Are you saying we do this now, or we should do this? Cause I have to say, I don’t think kids are getting the message that we treat other people with respect and consideration based on what I see their parents doing every day. They are more likely getting the message “Do whatever you can get away with. Anything’s okay if you don’t get caught.” I agree - children do learn by the example parents set, and there are a whole lot of parents setting bad examples out there.

I don’t know about now but it’s been done in the past, anyone who’s seen “Mr. Roger’s Neighborhood” could tell you that. Too bad he’s no longer with us.
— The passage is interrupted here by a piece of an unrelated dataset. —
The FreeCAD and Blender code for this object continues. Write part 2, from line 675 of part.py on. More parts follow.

Just for the record, I’ve never seen “Mr. Roger’s Neighborhood.” I understand your reference, but not everyone is born and raised in the U. S. of A.
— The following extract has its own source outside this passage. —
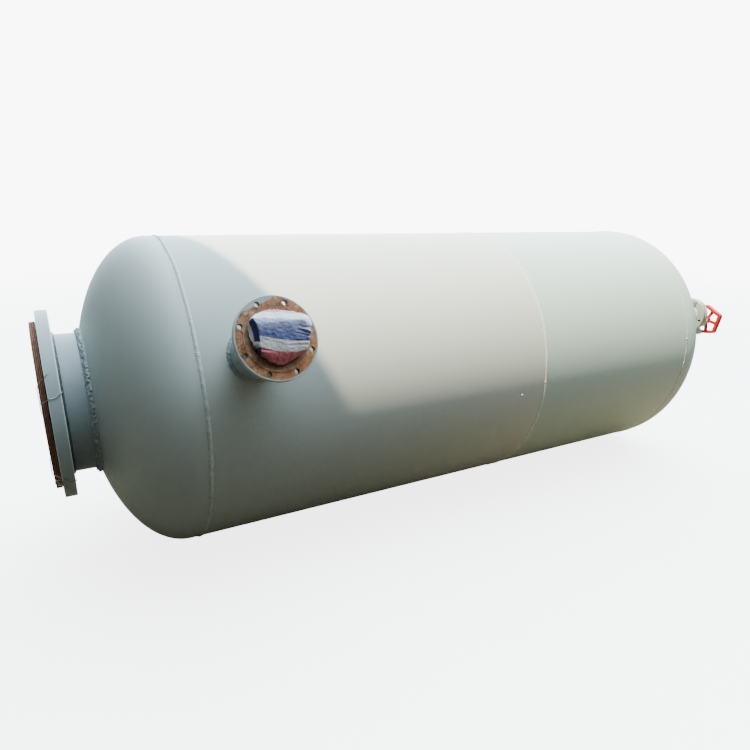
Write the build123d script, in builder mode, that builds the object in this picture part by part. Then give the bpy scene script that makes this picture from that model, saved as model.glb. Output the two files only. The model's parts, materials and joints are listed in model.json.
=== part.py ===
"""Horizontal pressure tank: two rolled courses, two dished heads and three flanged nozzles.

The origin is the centre of the bolting face on the large end flange. +X runs along the
tank's axis into the vessel, +Z is up, and -Y is the side that carries the side nozzle.
"""

import os
from math import cos, hypot, radians, sin, sqrt

from build123d import *

os.makedirs("parts", exist_ok=True)

# Shell and heads
shell_diameter = 1570.0
shell_wall = 12.0
left_course_length = 1938.0
right_course_length = 1295.0
head_straight = 40.0
head_depth = 392.5

# Butt welds of the shell
cap_width = 18.0
cap_height = 2.5
groove_width = 15.0
root_gap = 3.0
left_seam_angle = 52.0
right_seam_angle = 96.0
seam_bite = 3.0

# End nozzle, on the tank's axis
end_face_to_seam = 574.0
end_neck_wall = 12.0
end_neck_inside = 20.0
end_flange_diameter = 910.0
end_flange_width = 117.0
end_flange_thickness = 54.0
end_face_height = 5.0
end_bolt_to_edge = 35.0
end_bolt_to_face = 23.0
end_bolt_hole = 30.0
end_bolt_count = 24
end_weld_leg = 18.0
end_flange_weld_leg = 10.0
end_pipe_setback = 12.0

# Plywood disc over the end flange
cover_diameter = 806.0
cover_thickness = 25.0

# Side nozzle
side_nozzle_from_seam = 238.0
side_nozzle_rise = 22.7
side_face_radius = 1099.0
side_neck_diameter = 219.1
side_neck_wall = 8.0
side_neck_inside = 20.0
side_flange_diameter = 340.0
side_flange_thickness = 24.0
side_face_height = 3.0
side_bolt_to_edge = 22.5
side_bolt_to_face = 13.5
side_bolt_hole = 22.0
side_bolt_count = 8
side_weld_leg = 12.0
side_flange_weld_leg = 7.0
side_pipe_setback = 8.0

# Bag stuffed into the side nozzle
bag_clearance = 0.3
bag_depth = 120.0
bag_width = 248.0
bag_height = 204.0
bag_corner = 78.0
bag_shift = 14.0
bag_bulge = 58.0
bag_taper = 24.0
bag_edge = 20.0
bag_turn = -8.0

# Outlet nozzle on the right head
outlet_offset = 350.0
outlet_rise = 161.0
outlet_stand_off = 295.0
outlet_neck_diameter = 139.7
outlet_neck_wall = 6.3
outlet_neck_inside = 20.0
outlet_flange_diameter = 250.0
outlet_flange_thickness = 22.0
outlet_face_height = 2.0
outlet_bolt_to_edge = 22.5
outlet_bolt_to_face = 23.5
outlet_bolt_hole = 22.0
outlet_bolt_count = 4
outlet_bolt_start = 20.0
outlet_weld_leg = 13.0
outlet_flange_weld_leg = 6.0
outlet_pipe_setback = 6.5
gasket_thickness = 2.0
stud_diameter = 20.0
stud_overhang = 5.0
stud_nut_flats = 30.0
stud_nut_height = 16.0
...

Are you saying Mr. Rogers skipped over Calgary on his way to Edmonton? I used to watch him all the time! :stuck_out_tongue: <–(Friendly neighbourhood thbbbbth)

sorry in advance for the slight hijack here (not a total hijack, because after all, this OP is about people and their lack of respect for others).

First of all, my post was partly in jest, hence the giant smilie. I have no doubt that kids have the sense to understand reasonable information. My point was, are they interested in long drawn out lectures about it.

Second, do you have kids? Or more to the point do you remember being a kid? Yes on both counts for me. A kid’s attention span is only so long, therefore, a big ole speech about something, whether homework and getting into college, or on respect for others, and after a pretty short period of time, a child is going to simply tune out the rest.

(Disclaimer…And of course, as with anything else, I’m sure there are exceptions, little blobs of perfection who hang on authorities’ every word.)

Anyway, my post was mainly in supporting the poster who made a semi-joke out of the Bitch mom’s longwinded pretend speech.

In my opinion, she really SHOULD have done something more along the lines of explaining to her kids that she needed to pull up and let the man out because that was the right and considerate thing to do. I’m certainly not on her side at all.